Girl Effect already has 30 million people on a data platform to constantly monitor the effectiveness of its messaging. This marriage of creativity and honest data is core to the company’s credibility and proposition.
Weathering the storm
Yet this focus on changing behaviour has not always been easy. The charity has faced up to fierce criticism from some sections of the press, such as the Daily Mail trumpeting the fact that Yegna, known as "Ethiopia’s Spice Girls", recently had funding stopped by the British government. A criticism that is perhaps a reflection of a market happy to invest in bricks and mortar but not so much in marketing to help realise human potential.

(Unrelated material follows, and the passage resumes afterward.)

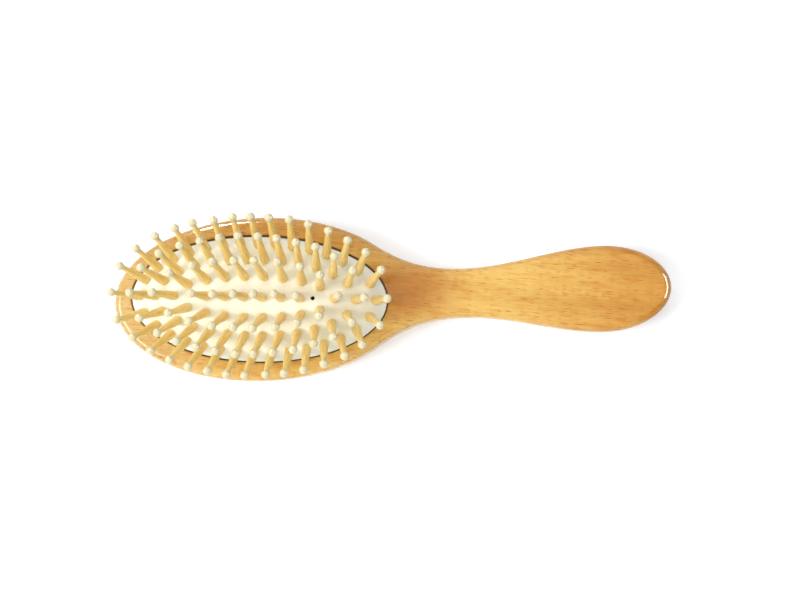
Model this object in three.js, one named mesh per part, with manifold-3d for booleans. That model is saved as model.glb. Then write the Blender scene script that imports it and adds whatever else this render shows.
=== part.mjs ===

It was an experience that didn’t shake Ramzan Golant’s focus: "With hostile media, you know who your champions are – don’t get angry, don’t lose sleep or sight of your moral compass. It is painful but you have to keep your lens on what matters." It is clear that Ramzan Golant maintains this focus by keeping her feet planted in the here and now: "At AMV, I always had the feeling that I was in the wrong room." With disarming honesty, she articulates the inability to split yourself in two that comes with the ever-elusive and often thankless pursuit of balance: "I was at work when I felt I should have been at a parents’ evening and I sometimes had a sense of being in the wrong place." But now she says she views her life and work in cycles: "I don’t do guilt, I create energy and focus. I take holidays religiously and I don’t try to be somewhere else anymore."
If Girl Effect can realise its goal to reach 100 million people by 2020, the possibilities for millions of girls will transform. The role of brands in social change – not just to disrupt an industry but change how people see themselves – is one of the industry’s most powerful untapped resources.